What’s astonishing about the lyrical context of this comeback mixtape is, that although Skinner is now a 41-year-old family father instead of a drug-induced lad, his texts still sound like two decades ago. He mixes the mundanity of British day to day life with the philosophic questions of life (and swearwords, eventually). After all, writing lyrics have just been another learning process that he adjusted to with age:

“When you’re young, you’re more selfish. It’s easy, when you’re young and lots of people are listening to your music, it’s very easy to think that it’s about you, when it actually isn’t. It’s about them. They see themselves in your music and it reminds them about something about themselves. When you’re 25, like I was, it’s very easy to think it’s about yourself. I made it about me for a while, which is interesting but since then, I’ve been trying to find the things I’ve got in common with people. That’s the best way of describing it. There’s almost a gap between honesty and entertaining people. When you’re trying to entertain people or trying to write about them, you’re guessing, what they’re like. A lot of music is like that and it often doesn’t work or feels a bit hollow. When you write about yourself, you can just go down a hole and people probably won’t come with you. I try to write about things that I have in common with people. What are those things? Love, loss, anger, jealousy and mobile phones.”
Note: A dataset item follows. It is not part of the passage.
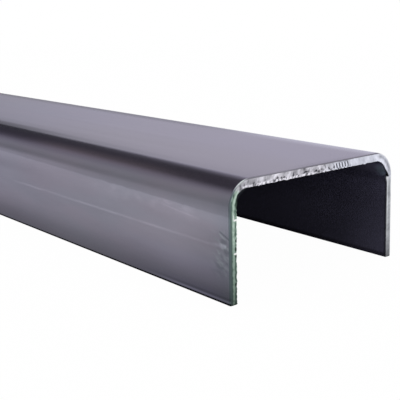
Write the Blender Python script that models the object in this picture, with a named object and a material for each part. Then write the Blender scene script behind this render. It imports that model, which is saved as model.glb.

After just 15 minutes, Skinner’s manager asks me to address my last question. Of course, Mike Skinner isn’t the kind of artist that is suitable for a 15-minute slot. There would have been dozens of more questions I could have asked him, starting from the on-going success story of Grime, political questions, his upcoming Streets documentary and so on. But ultimately, None Of Us Are Getting Out Of This Life Alive isn’t primarily about himself, but about the future of British underground itself. While other artists try to gain a fortune out of comeback tours and albums, Skinner is doing, what he already did with his debut 17 years ago: Soundtracking the present for future generations to come. What a lad!

None Of Us Are Getting Out Of This Life Alive is out right now via Universal.